§ **What is required**
Only the lines from the one with "jacket's bounding box" through the one with "if empty is" are to be restated, word for word, with both of them included.

§ **Supplied data**
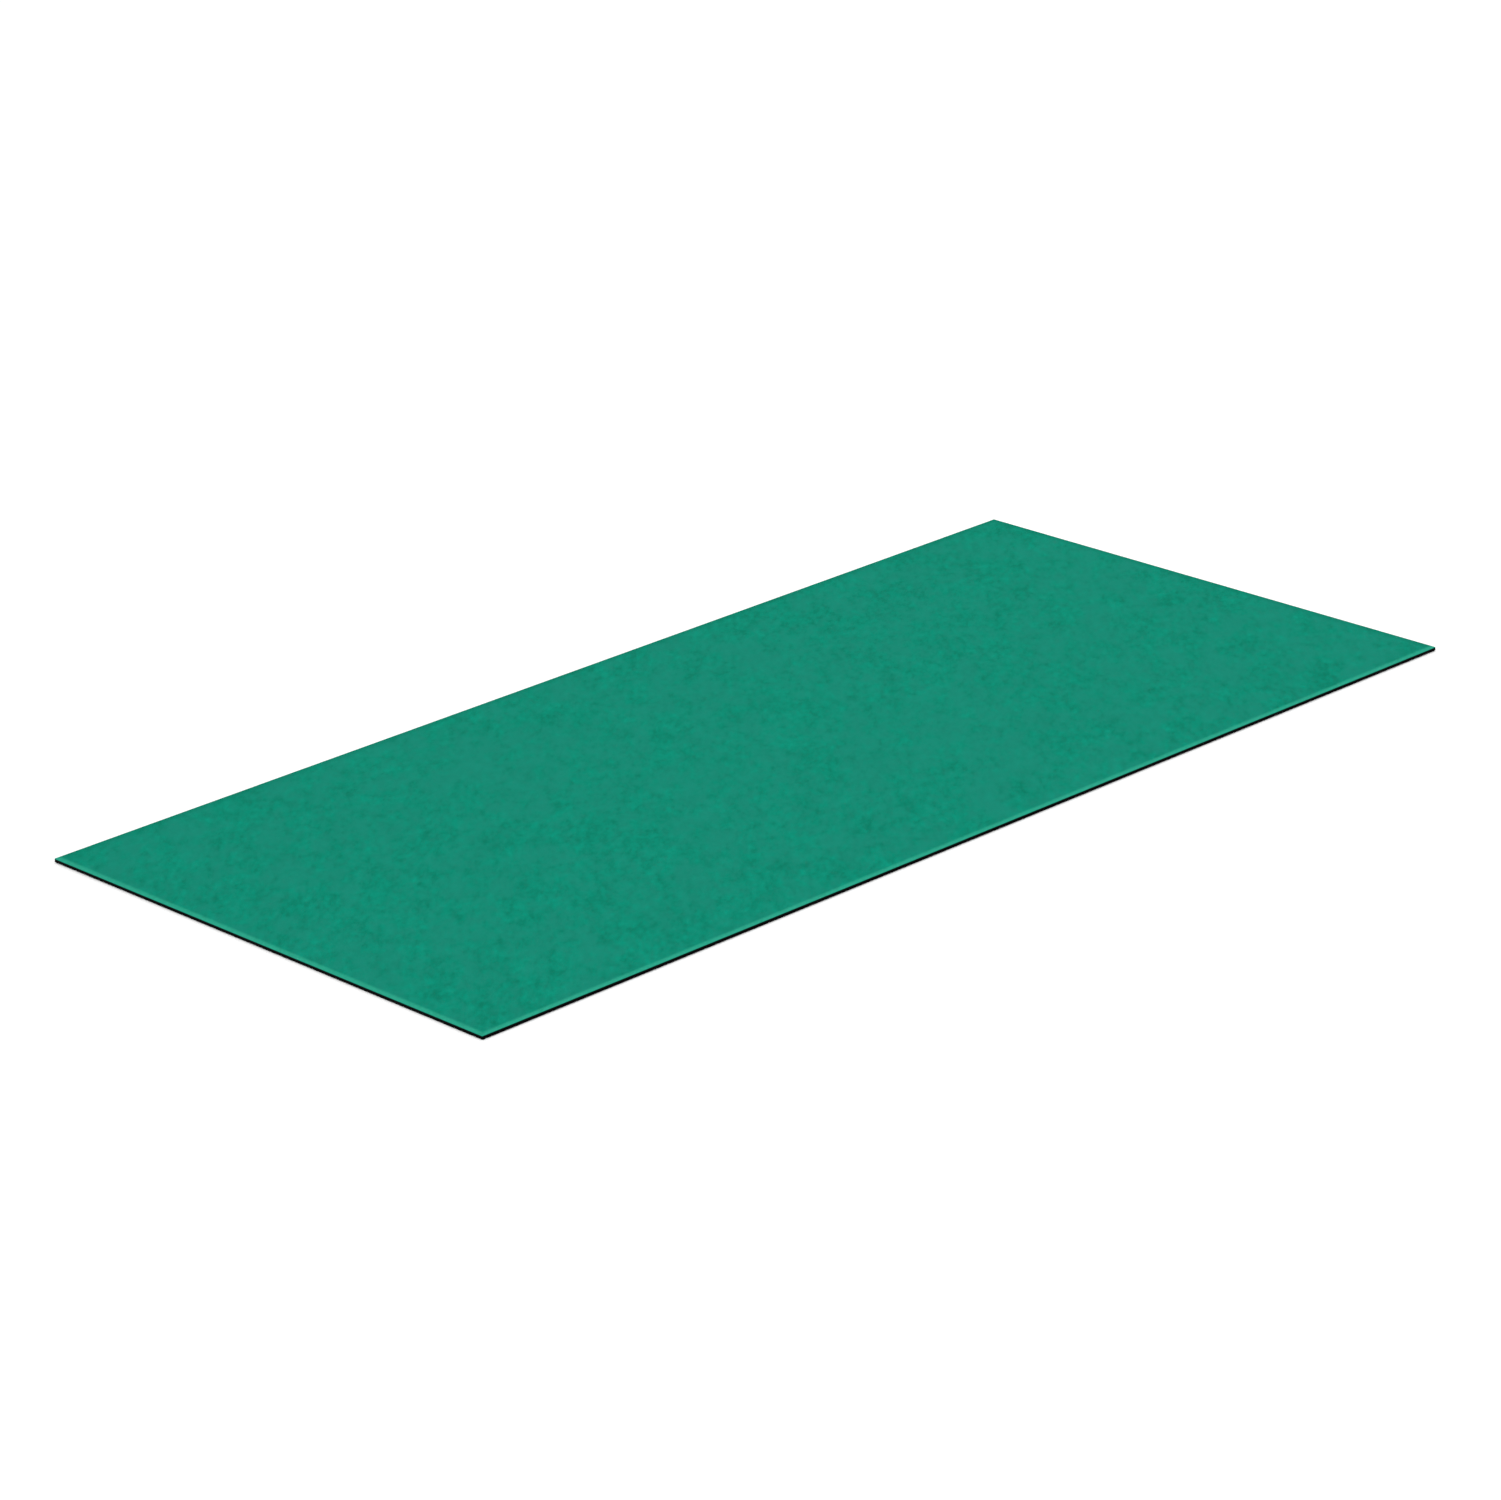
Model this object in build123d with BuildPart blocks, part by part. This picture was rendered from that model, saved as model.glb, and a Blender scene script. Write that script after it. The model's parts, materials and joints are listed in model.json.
==
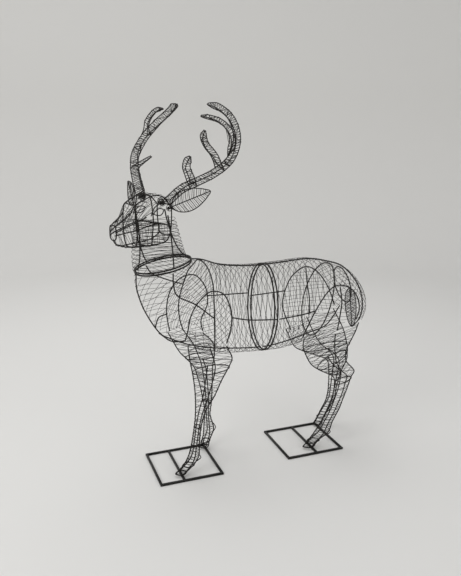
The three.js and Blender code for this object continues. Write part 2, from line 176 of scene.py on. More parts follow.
==
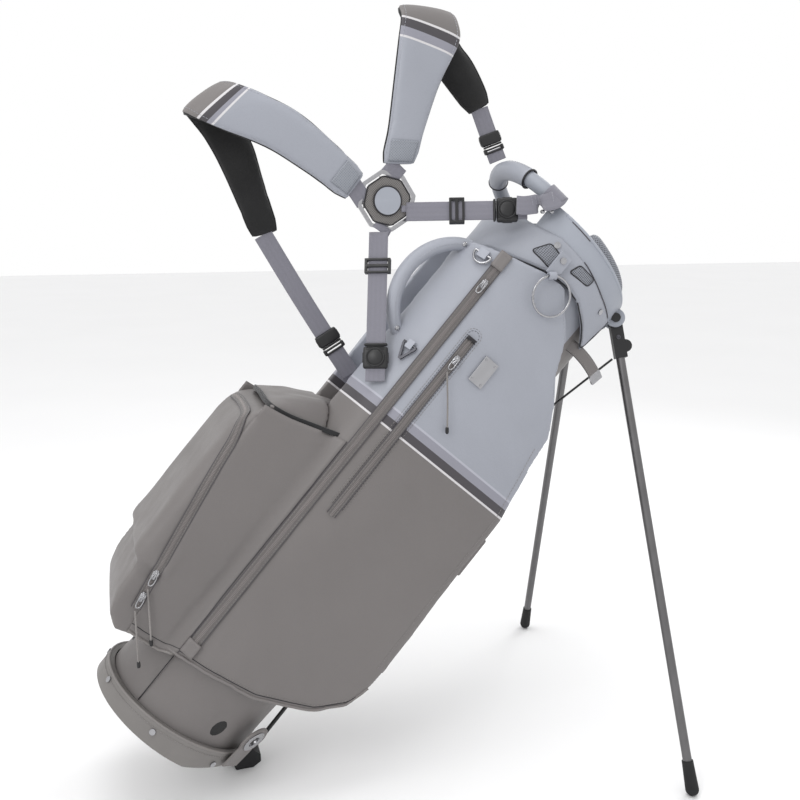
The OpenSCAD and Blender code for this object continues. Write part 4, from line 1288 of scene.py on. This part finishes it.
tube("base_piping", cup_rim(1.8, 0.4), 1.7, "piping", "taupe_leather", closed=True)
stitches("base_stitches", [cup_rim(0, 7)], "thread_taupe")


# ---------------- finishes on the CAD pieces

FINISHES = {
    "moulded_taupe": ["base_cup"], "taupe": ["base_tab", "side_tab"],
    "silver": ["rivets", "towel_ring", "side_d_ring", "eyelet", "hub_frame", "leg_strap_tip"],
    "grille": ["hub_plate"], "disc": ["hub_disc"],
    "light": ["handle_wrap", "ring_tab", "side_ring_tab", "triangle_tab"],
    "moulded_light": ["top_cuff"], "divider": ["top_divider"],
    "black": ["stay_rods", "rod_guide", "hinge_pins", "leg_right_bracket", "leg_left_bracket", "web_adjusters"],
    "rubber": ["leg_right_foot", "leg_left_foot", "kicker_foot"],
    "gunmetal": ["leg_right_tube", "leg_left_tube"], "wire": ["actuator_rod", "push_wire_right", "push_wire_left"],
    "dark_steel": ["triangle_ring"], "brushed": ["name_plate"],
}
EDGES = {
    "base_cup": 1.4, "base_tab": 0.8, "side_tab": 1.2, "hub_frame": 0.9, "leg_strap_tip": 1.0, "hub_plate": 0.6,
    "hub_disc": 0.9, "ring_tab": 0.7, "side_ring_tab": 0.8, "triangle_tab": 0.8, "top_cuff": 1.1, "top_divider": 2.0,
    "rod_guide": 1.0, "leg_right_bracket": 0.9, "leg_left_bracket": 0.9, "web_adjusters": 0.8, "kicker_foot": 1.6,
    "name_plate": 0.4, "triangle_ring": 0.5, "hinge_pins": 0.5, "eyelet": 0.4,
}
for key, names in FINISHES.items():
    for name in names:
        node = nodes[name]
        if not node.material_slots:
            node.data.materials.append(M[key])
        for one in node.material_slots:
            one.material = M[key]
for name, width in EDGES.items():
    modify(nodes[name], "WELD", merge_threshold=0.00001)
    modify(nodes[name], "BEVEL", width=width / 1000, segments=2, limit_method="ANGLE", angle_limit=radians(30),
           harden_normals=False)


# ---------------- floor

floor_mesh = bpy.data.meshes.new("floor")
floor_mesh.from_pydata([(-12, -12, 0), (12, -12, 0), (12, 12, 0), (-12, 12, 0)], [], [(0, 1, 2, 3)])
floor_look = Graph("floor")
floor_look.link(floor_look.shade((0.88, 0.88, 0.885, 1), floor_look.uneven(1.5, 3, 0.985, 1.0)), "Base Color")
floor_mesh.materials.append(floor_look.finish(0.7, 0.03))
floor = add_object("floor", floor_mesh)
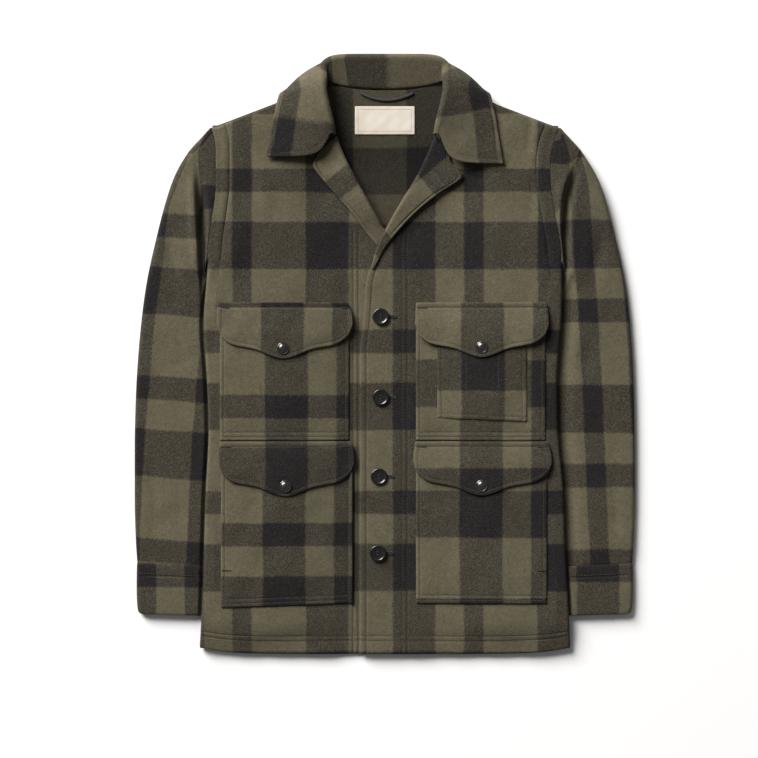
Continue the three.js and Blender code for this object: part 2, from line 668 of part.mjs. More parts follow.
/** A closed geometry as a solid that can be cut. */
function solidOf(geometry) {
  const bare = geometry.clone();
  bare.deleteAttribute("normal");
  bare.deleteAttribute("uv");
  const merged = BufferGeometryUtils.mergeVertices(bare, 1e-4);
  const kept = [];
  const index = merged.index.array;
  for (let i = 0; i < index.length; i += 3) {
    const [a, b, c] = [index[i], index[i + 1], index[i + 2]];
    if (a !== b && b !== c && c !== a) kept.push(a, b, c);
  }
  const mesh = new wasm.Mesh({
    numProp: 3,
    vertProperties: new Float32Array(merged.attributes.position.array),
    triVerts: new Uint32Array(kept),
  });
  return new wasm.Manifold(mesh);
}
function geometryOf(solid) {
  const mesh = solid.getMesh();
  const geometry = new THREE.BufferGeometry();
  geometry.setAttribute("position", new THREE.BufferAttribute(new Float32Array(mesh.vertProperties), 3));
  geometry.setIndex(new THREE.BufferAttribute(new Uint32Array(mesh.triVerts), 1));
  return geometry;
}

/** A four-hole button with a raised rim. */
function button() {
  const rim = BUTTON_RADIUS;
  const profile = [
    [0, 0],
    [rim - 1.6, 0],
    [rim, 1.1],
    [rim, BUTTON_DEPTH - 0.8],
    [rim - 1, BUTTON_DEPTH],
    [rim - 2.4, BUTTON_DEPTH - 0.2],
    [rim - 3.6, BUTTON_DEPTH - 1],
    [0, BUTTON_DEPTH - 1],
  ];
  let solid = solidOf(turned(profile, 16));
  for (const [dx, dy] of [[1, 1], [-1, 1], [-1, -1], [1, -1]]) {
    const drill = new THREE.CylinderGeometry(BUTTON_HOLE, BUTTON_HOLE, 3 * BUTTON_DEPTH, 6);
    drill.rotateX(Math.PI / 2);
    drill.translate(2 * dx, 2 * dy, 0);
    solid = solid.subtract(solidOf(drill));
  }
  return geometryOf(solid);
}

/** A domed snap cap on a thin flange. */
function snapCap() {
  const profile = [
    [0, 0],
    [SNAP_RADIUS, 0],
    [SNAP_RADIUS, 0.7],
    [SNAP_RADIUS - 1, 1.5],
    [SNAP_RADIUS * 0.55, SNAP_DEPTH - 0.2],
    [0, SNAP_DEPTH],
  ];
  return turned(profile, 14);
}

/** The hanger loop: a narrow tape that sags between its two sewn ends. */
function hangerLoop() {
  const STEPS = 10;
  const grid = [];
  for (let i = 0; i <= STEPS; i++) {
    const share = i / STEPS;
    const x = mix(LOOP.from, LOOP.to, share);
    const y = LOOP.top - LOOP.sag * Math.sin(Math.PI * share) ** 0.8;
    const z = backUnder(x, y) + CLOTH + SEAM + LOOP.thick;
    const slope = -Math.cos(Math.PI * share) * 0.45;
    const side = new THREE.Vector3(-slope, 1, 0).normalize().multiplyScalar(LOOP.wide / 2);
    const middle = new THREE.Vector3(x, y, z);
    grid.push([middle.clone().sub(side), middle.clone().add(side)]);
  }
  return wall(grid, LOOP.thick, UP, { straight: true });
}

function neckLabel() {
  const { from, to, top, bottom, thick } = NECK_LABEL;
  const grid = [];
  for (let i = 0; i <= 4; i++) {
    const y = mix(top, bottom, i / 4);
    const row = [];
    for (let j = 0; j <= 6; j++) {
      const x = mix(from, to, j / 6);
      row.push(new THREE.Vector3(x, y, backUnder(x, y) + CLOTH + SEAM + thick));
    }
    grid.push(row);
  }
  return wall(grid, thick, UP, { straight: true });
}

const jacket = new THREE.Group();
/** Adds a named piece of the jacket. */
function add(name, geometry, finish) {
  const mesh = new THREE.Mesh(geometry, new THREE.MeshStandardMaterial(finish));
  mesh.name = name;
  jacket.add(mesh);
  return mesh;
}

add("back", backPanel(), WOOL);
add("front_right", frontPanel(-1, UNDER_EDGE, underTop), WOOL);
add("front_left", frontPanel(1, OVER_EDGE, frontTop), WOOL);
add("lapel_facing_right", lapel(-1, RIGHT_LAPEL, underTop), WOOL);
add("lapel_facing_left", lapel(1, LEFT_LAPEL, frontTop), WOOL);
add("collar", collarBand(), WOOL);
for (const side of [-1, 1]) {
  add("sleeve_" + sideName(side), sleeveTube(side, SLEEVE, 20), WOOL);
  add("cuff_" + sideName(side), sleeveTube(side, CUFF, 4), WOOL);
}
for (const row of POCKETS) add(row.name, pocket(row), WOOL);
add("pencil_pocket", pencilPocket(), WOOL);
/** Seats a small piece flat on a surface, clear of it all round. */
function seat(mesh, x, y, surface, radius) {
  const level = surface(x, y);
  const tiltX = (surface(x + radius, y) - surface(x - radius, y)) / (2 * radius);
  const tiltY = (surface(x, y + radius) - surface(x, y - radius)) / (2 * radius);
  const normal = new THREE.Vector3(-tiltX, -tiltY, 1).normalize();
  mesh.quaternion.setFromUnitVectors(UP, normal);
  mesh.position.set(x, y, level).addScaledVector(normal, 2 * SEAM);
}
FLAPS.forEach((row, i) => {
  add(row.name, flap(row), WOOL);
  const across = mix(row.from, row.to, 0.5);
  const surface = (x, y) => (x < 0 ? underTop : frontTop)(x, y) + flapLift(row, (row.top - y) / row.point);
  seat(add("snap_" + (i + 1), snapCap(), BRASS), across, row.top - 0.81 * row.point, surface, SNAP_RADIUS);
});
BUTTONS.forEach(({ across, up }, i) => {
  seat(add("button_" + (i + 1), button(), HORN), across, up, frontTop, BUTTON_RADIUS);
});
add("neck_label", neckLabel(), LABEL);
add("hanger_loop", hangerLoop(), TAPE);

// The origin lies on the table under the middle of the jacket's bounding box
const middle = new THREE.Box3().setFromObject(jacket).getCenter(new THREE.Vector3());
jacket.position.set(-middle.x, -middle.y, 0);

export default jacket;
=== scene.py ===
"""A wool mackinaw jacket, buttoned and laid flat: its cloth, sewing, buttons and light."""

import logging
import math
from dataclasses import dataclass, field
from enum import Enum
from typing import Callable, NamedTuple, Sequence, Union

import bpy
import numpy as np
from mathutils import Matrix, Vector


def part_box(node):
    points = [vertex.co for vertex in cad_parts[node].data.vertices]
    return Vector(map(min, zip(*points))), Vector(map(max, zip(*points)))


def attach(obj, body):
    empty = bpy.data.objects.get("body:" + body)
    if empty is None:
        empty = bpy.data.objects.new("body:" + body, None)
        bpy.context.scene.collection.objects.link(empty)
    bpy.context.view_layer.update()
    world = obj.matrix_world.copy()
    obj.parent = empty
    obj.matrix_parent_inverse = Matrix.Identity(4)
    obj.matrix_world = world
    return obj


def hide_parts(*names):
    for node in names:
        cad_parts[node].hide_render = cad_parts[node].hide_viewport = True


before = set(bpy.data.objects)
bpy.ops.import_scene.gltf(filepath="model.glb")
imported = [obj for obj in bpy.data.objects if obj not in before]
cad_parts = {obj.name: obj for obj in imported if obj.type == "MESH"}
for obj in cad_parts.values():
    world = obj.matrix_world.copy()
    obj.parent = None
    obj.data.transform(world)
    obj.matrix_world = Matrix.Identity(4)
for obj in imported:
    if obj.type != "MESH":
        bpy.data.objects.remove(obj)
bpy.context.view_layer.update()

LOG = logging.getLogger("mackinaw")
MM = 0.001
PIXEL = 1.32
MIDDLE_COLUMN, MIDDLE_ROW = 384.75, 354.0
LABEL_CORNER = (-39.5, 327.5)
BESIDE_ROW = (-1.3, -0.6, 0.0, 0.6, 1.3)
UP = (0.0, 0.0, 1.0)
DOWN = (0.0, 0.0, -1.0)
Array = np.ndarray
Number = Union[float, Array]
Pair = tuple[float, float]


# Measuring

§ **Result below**
// The origin lies on the table under the middle of the jacket's bounding box
const middle = new THREE.Box3().setFromObject(jacket).getCenter(new THREE.Vector3());
jacket.position.set(-middle.x, -middle.y, 0);

export default jacket;
=== scene.py ===
"""A wool mackinaw jacket, buttoned and laid flat: its cloth, sewing, buttons and light."""

import logging
import math
from dataclasses import dataclass, field
from enum import Enum
from typing import Callable, NamedTuple, Sequence, Union

import bpy
import numpy as np
from mathutils import Matrix, Vector


def part_box(node):
    points = [vertex.co for vertex in cad_parts[node].data.vertices]
    return Vector(map(min, zip(*points))), Vector(map(max, zip(*points)))


def attach(obj, body):
    empty = bpy.data.objects.get("body:" + body)
    if empty is None:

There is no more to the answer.